A lawyer, who declined to be named, said a handcuffed suspect, believed involved in drugs, was brought to the Magistrate’s Court here on March 25 with a garbage bag over his head.
“The escorting policeman told me that he had been in the same house as a Covid-19 positive family member who had gone to the Sri Petaling tabligh gathering earlier this month.
“He also told me they had no face masks at that time, so they had to resort to garbage bags,” the lawyer said.
The lawyer said the suspect was then made to stand at the door of the courtroom with the garbage bag removed, as the magistrate did not want him near the dock.
“I have never seen someone being charged by the entrance of the courtroom,” the lawyer added.
Another lawyer, V Parthipan, told FMT that over the past week, many suspects, including the ones to be charged with violating the MCO, were physically “too close for comfort”.
“We have seen many of those to be charged being brought in large numbers, say 40 to 50, all placed in one courtroom.

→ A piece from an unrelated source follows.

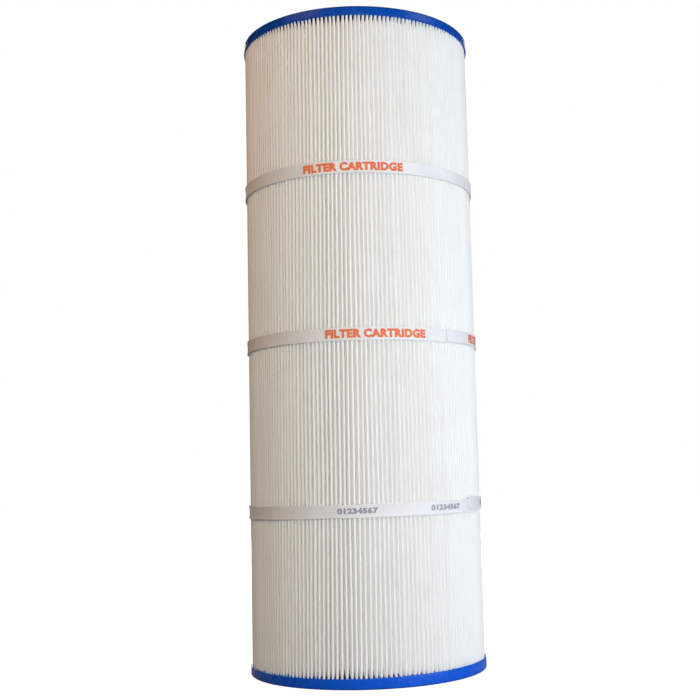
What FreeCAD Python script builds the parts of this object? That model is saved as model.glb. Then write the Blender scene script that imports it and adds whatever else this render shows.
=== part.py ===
import FreeCAD
import Part

import math
import os

# Pleated filter cartridge: a ring of pleated media with a lattice core inside it, cast into a
# soft end cap at each end and held at three heights by straps around the pleat tips.
#
# Units are millimetres. The axis of the cartridge is Z, the lower end face is at z = 0, and the
# front of the cartridge faces -Y. Azimuths are degrees from the front, positive towards +X.

# Overall
HEIGHT = 486.0
CAP_R = 88.9
PORT_R = 38.1

# End caps
CAP_EDGE = 6.8
CAP_FLOOR = 2.5
CAP_RIM_FILLET = 1.3
CAP_INNER_FILLET = 0.4
CAP_RIM_IN_R = 83.0
CAP_LIP_OUT_R = 46.0
CAP_RECESS = 1.0
COLLAR_OUT_R = 41.0
COLLAR_TOP = 10.5
PORT_CHAMFER = 1.0
COLLAR_CHAMFER = 0.6
PIN_MARKS = 12
PIN_MARK_R = 2.5
PIN_MARK_RING_R = 65.0

# Pleated media
PLEATS = 176
MEDIA_THICK = 0.55
MEDIA_OUT_R = 87.9
MEDIA_IN_R = 44.5
OUTER_FOLD_R = 0.60
INNER_FOLD_R = 0.32

# Bead that closes the ring of media, in one valley at the back
SEAM_PLEAT = 66
SEAM_IN_R = 70.0
SEAM_OUT_R = 84.0

# Retaining bands and the adhesive under them: name, centre height, azimuth of the free end,
# and how far the overlapping end sits above the first turn
BANDS = (
    ("lower", 121.1, 57.5, 2.0),
    ("middle", 245.2, 44.0, 0.5),
    ("upper", 366.0, 144.0, 0.8),
)
BAND_WIDTH = 9.4
BAND_THICK = 0.5
ADHESIVE_WIDTH = 5.0
ADHESIVE_THICK = 0.3
LAP_ANGLE = 12.0
LAP_RAMP_ANGLE = 2.5

# Core sections
CORE_SECTIONS = 4
CORE_IN_R = 41.0
CORE_OUT_R = 44.0
CORE_RIB_OUT_R = 43.0
CORE_END_RING = 8.0
CORE_ROWS = 6
CORE_COLUMNS = 16
WINDOW_WIDTH = 12.0
WINDOW_HEIGHT = 14.0
SPIGOT_HEIGHT = 6.0
SPIGOT_OUT_R = 42.4
SOCKET_IN_R = 42.5
SOCKET_DEPTH = 6.4

# How far cutting tools reach beyond the walls they cut
CUT_MARGIN = 2.0


def polar(radius, azimuth, z=0.0):
    """Point at a radius and an azimuth measured from the front (-Y) towards +X."""
    angle = math.radians(azimuth - 90.0)
    return FreeCAD.Vector(radius * math.cos(angle), radius * math.sin(angle), z)


def lifted(shape, z):
    return shape.translated(FreeCAD.Vector(0, 0, z))


def extruded(wires, z_low, z_high):
    """Upright solid from an outer wire and any hole wires drawn at z = 0."""
    face = Part.makeFace(wires, "Part::FaceMakerBullseye")
    return lifted(face.extrude(FreeCAD.Vector(0, 0, z_high - z_low)), z_low)


def ring(r_in, r_out, z_low, z_high):
    height = z_high - z_low
    solid = Part.makeCylinder(r_out, height).cut(Part.makeCylinder(r_in, height))
    return lifted(solid, z_low)


def turned(outline):
    """Solid of revolution about Z from a closed outline of (radius, z) corners."""
    corners = [FreeCAD.Vector(r, 0, z) for r, z in outline]
    wire = Part.makePolygon(corners + corners[:1])
    return Part.Face(wire).revolve(FreeCAD.Vector(), FreeCAD.Vector(0, 0, 1), 360)


def mirrored_to_top(shape):
    return shape.mirror(FreeCAD.Vector(0, 0, HEIGHT / 2), FreeCAD.Vector(0, 0, 1))


def radial_box(r_in, r_out, width, azimuth, z_low, z_high):
    """Box across the given radii, centred on an azimuth."""
    box = Part.makeBox(r_out - r_in, width, z_high - z_low, FreeCAD.Vector(r_in, -width / 2, z_low))
    box.rotate(FreeCAD.Vector(), FreeCAD.Vector(0, 0, 1), azimuth - 90.0)
    return box


class PleatSection:
    """Cross-section of the pleated sheet: round folds joined by straight flanks.

    Pleat i has its outer fold at azimuth i * pitch and an inner fold half a pitch to each side.
    """

    def __init__(self):
        self.pitch = 360.0 / PLEATS
        self.outer_centre_r = MEDIA_OUT_R - OUTER_FOLD_R - MEDIA_THICK / 2
        self.inner_centre_r = MEDIA_IN_R + INNER_FOLD_R + MEDIA_THICK / 2
        half_pitch = math.radians(self.pitch / 2)
        across = self.inner_centre_r * math.sin(half_pitch)
        inward = self.outer_centre_r - self.inner_centre_r * math.cos(half_pitch)
        span = math.hypot(across, inward)
        # Tilt of a flank's normal from the tangential direction towards the axis.
        self.tilt = math.asin((OUTER_FOLD_R + INNER_FOLD_R) / span) - math.atan2(across, inward)

    def flank_normal(self, tip, side):
        """Unit normal of a pleat's flank, pointing away from the pleat's middle."""
        sideways = polar(1.0, tip + 90.0) * (side * math.cos(self.tilt))
        return sideways - polar(1.0, tip) * math.sin(self.tilt)

    def flank(self, tip, side, offset):
        """Outer and inner ends of a flank moved off the sheet's middle by an offset."""
        normal = self.flank_normal(tip, side)
        root = tip + side * self.pitch / 2
        high = polar(self.outer_centre_r, tip) + normal * (OUTER_FOLD_R + offset)
        low = polar(self.inner_centre_r, root) - normal * (INNER_FOLD_R - offset)
        return high, low

    def boundary(self, offset):
        """Closed wire along one face of the sheet: offset is plus or minus half its thickness."""
        edges = []
        for i in range(PLEATS):
            tip = i * self.pitch
            root = tip + self.pitch / 2
            start = self.flank(tip, -1, offset)[0]
            crest = polar(self.outer_centre_r + OUTER_FOLD_R + offset, tip)
            high, low = self.flank(tip, 1, offset)
            valley = polar(self.inner_centre_r - INNER_FOLD_R + offset, root)
            next_high, next_low = self.flank(tip + self.pitch, -1, offset)
            edges.append(Part.Arc(start, crest, high).toShape())
            edges.append(Part.makeLine(high, low))
            edges.append(Part.Arc(low, valley, next_low).toShape())
            edges.append(Part.makeLine(next_low, next_high))
        return Part.Wire(edges)

    def sheet(self, z_low, z_high):
        half = MEDIA_THICK / 2
        return extruded([self.boundary(half), self.boundary(-half)], z_low, z_high)

    def valley_fill(self, tip, r_in, r_out, z_low, z_high):
        """Bead between the outside flanks of a pleat and the next one, between two radii."""
        corners = []
        for azimuth, side, radii in ((tip, 1, (r_in, r_out)), (tip + self.pitch, -1, (r_out, r_in))):
            high, low = self.flank(azimuth, side, MEDIA_THICK / 2)
            for radius in radii:
                share = (high.Length - radius) / (high.Length - low.Length)
                corners.append(high + (low - high) * share)
        return extruded([Part.makePolygon(corners + corners[:1])], z_low, z_high)


def cap_casting():
    """Lower end cap before the media and the core are set into it."""
    rim_step = (CAP_RIM_IN_R - CAP_RECESS, CAP_RECESS)
    lip_step = (CAP_LIP_OUT_R + CAP_RECESS, CAP_RECESS)
    casting = turned([
        (PORT_R, PORT_CHAMFER),
        (PORT_R, COLLAR_TOP - COLLAR_CHAMFER),
        (PORT_R + COLLAR_CHAMFER, COLLAR_TOP),
        (COLLAR_OUT_R, COLLAR_TOP),
        (COLLAR_OUT_R, CAP_EDGE),
        (CAP_R, CAP_EDGE),
        (CAP_R, 0.0),
        (CAP_RIM_IN_R, 0.0),
        rim_step,
        lip_step,
        (CAP_LIP_OUT_R, 0.0),
        (PORT_R + PORT_CHAMFER, 0.0),
    ])
    casting = filleted_at(casting, CAP_R, 0.0, CAP_RIM_FILLET)
    return filleted_at(casting, CAP_R, CAP_EDGE, CAP_INNER_FILLET)


def filleted_at(shape, radius, z, fillet_r):
    """Fillet the circular edge of a radius at a height."""
    edges = []
    for edge in shape.Edges:
        circle = isinstance(edge.Curve, Part.Circle)
        if circle and abs(edge.Curve.Radius - radius) < 1e-6 and abs(edge.Curve.Center.z - z) < 1e-6:
            edges.append(edge)
    return shape.makeFillet(fillet_r, edges)


def bottom_cap(section):
    """End cap with the media and the core potted in, and marks left by the mould's pins."""
    pins = []
    for i in range(PIN_MARKS):
        place = polar(PIN_MARK_RING_R, (i + 0.5) * 360.0 / PIN_MARKS)
        pins.append(Part.makeCylinder(PIN_MARK_R, CAP_FLOOR, place))
    core_slot = ring(CORE_IN_R, CORE_OUT_R, CAP_FLOOR, CAP_EDGE)
    media_slot = section.sheet(CAP_FLOOR, CAP_EDGE)
    return cap_casting().cut(pins).cut(core_slot).cut(media_slot)


def core_section(index):
    """One lattice moulding of the core, with a socket below and a spigot above where it joins."""
    length = (HEIGHT - 2 * CAP_FLOOR) / CORE_SECTIONS
    z_low = CAP_FLOOR + index * length
    z_high = z_low + length
    lattice_low = z_low + CORE_END_RING
    lattice_high = z_high - CORE_END_RING
    row_pitch = (lattice_high - lattice_low) / CORE_ROWS
    openings = []
    for column in range(CORE_COLUMNS):
        azimuth = column * 360.0 / CORE_COLUMNS
        openings.append(radial_box(CORE_RIB_OUT_R, CORE_OUT_R + CUT_MARGIN, WINDOW_WIDTH, azimuth,
                                   lattice_low, lattice_high))
        for row in range(CORE_ROWS):
            middle = lattice_low + (row + 0.5) * row_pitch
            openings.append(radial_box(CORE_IN_R - CUT_MARGIN, CORE_OUT_R + CUT_MARGIN,
                                       WINDOW_WIDTH, azimuth,
                                       middle - WINDOW_HEIGHT / 2, middle + WINDOW_HEIGHT / 2))
    shape = ring(CORE_IN_R, CORE_OUT_R, z_low, z_high).cut(openings)
    if index > 0:
        shape = shape.cut(ring(CORE_IN_R - CUT_MARGIN, SOCKET_IN_R, z_low, z_low + SOCKET_DEPTH))
    if index < CORE_SECTIONS - 1:
        spigot = ring(CORE_IN_R, SPIGOT_OUT_R, z_high, z_high + SPIGOT_HEIGHT)
        shape = shape.fuse(spigot)
    return shape.removeSplitter()


def band(centre, free_end, lap_lift):
    """Strap around the pleat tips whose last few centimetres lie over its first turn."""
    r_in = MEDIA_OUT_R + ADHESIVE_THICK
    r_out = r_in + BAND_THICK
    r_lap = r_out + BAND_THICK
    low = centre - BAND_WIDTH / 2
    lap_end = free_end + LAP_ANGLE
    ramp_end = lap_end + LAP_RAMP_ANGLE
    corners = [polar(r_out, free_end), polar(r_lap, free_end), polar(r_lap, lap_end), polar(r_out, ramp_end)]
    over = Part.Arc(corners[1], polar(r_lap, free_end + LAP_ANGLE / 2), corners[2]).toShape()
    under = Part.Arc(corners[3], polar(r_out, (free_end + ramp_end) / 2), corners[0]).toShape()
    step = Part.makeLine(corners[0], corners[1])
    ramp = Part.makeLine(corners[2], corners[3])
    outline = Part.Wire([step, over, ramp, under])
    lap = extruded([outline], low + lap_lift, low + lap_lift + BAND_WIDTH)
    return ring(r_in, r_out, low, low + BAND_WIDTH).fuse(lap).removeSplitter()


def adhesive(centre):
    half = ADHESIVE_WIDTH / 2
    return ring(MEDIA_OUT_R, MEDIA_OUT_R + ADHESIVE_THICK, centre - half, centre + half)


def build_nodes():
    section = PleatSection()
    cap = bottom_cap(section)
    nodes = {
        "bottom_end_cap": cap,
        "top_end_cap": mirrored_to_top(cap),
        "pleated_media": section.sheet(CAP_FLOOR, HEIGHT - CAP_FLOOR),
        "media_seam": section.valley_fill(SEAM_PLEAT * section.pitch, SEAM_IN_R, SEAM_OUT_R,
                                          CAP_EDGE, HEIGHT - CAP_EDGE),
    }
    for index in range(CORE_SECTIONS):
        nodes["core_section_%d" % (index + 1)] = core_section(index)
    for name, centre, free_end, lap_lift in BANDS:
        nodes["retaining_band_" + name] = band(centre, free_end, lap_lift)
        nodes["band_adhesive_" + name] = adhesive(centre)
    return nodes


def solid_of(name, shape):
    """The single closed solid of a node."""
    if len(shape.Solids) != 1 or not shape.Solids[0].isValid():
        raise ValueError("%s is not one valid solid" % name)
    return shape.Solids[0]


os.makedirs("parts", exist_ok=True)
for node, built in build_nodes().items():
    solid = solid_of(node, built)
    solid.exportStep(os.path.join("parts", node + ".step"))
    print("%-24s volume %10.1f mm3, faces %d" % (node, solid.Volume, len(solid.Faces)))
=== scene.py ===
import math
import random

import bmesh
import bpy
from mathutils import Matrix, Vector


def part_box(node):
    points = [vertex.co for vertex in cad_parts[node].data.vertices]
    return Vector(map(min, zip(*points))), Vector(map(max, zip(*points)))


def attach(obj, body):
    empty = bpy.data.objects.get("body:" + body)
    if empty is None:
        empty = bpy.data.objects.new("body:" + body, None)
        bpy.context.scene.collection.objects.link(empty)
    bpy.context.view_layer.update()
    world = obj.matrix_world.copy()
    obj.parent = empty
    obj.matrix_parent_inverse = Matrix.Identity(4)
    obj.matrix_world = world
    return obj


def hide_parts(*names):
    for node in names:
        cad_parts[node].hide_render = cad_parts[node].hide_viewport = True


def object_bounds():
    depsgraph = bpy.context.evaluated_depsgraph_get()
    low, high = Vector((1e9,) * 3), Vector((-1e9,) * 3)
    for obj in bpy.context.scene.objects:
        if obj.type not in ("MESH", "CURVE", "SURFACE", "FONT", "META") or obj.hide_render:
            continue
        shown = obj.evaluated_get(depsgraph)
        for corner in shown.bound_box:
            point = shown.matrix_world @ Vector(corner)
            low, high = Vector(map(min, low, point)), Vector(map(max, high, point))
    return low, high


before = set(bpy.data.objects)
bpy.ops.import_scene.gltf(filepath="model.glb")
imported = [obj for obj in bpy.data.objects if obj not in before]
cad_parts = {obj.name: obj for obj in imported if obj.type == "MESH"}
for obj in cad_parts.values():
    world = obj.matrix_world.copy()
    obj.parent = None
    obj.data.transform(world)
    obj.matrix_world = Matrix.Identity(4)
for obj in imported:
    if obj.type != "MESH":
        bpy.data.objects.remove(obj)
CAD_LOW, CAD_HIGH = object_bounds()

# Lengths are metres and angles are radians, unless a name or comment says degrees. An azimuth
# runs from the front (-Y) towards +X.
MM = 0.001
BODY = "root"
SEED = 41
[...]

There is barely any space between them.
“Very few were seen with face masks. They should be separated by a metre at least to respect the health authorities’ recommendations,” he said.
Lawyer Bala Mahesan said the treatment of detainees was now bordering on the inhumane, as he observed six men crammed into the dock with handcuffs on each other’s hands.
“And when their case is called, they would have to yank the others attached to them, that is how close they are,” he said.
In response to these concerns, the Malaysian Bar today called on the police to treat detainees with extra care in the wake of the Covid-19 pandemic.
Malaysian Bar president Salim Bashir said police officers escorting detainees must ensure there was a distance of at least 1m between detainees and that they had face masks on.
“By right, each detainee should be brought in one by one to maintain social distancing.
“Those infected have a real chance of spreading the virus, so bringing detainees in close contact would defeat the health authorities’ intention of curbing the spread of the virus,” he said
Another lawyer, who wanted to remain anonymous, said while the calls by his fellow bar members were fair, in reality, it would be a logistical nightmare for the police to practise social distancing.
He also said the Criminal Procedure Code currently allowed suspects to be chain-linked and brought to court.
“Unless the government drafts new regulations concerning the handling of detainees, the police are obliged to follow,” he said.